In the case of Manager, Nirmala Senior Secondary School, Port Blair v. N.I. Khan and Others, (2003)12 SCC 84 the Supreme Court held that if any act of an employee reflects upon his character, reputation, integrity or devotion to his duty, or is an unbecoming act, the employer can certainly take action against him. 10. The Supreme Court in another decision Lalla Ram v. Management of D.C.M. Chemical Works Ltd. and Another, AIR 1978 SC 1004 has held that if on the basis of the material placed in the departmental enquiry, it is held that the delinquent employee obstructed the victim in the execution of his legitimate official duties by abusing, threatening and roughly handling him and thereby committed misconduct, the Court should not interfere in the findings arrived at by the enquiry officer and disciplinary authority.
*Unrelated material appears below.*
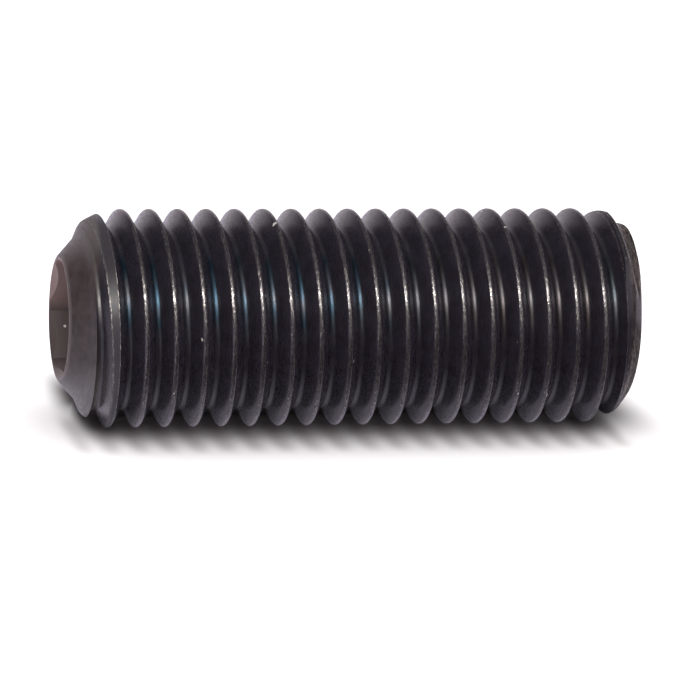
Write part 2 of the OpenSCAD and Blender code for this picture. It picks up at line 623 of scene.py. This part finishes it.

The Supreme Court upheld the decision of the High Court upholding the dismissal order. The decision of Lalla Ram (supra) is also squarely applicable in the present case. 11. Since there is overwhelming material available on record, proving the misconduct of the petitioner which is very grave in nature, the view of this Court is that the petitioner is not entitled for any relief. The punishment of dismissal awarded to the petitioner cannot be said to be disproportionate much less than shockingly disproportionate from any angle. The quotation of Martin Luther King referred hereinabove is also applicable in the present facts and circumstances because if this Court interferes in the quantum of punishment and passes any lesser punishment in the facts and circumstances of the present case, it would cause injustice and it would be a threat to justice. 12. For the reasons stated hereinabove, this petition is found to be devoid of any substance and the same is hereby dismissed. No costs.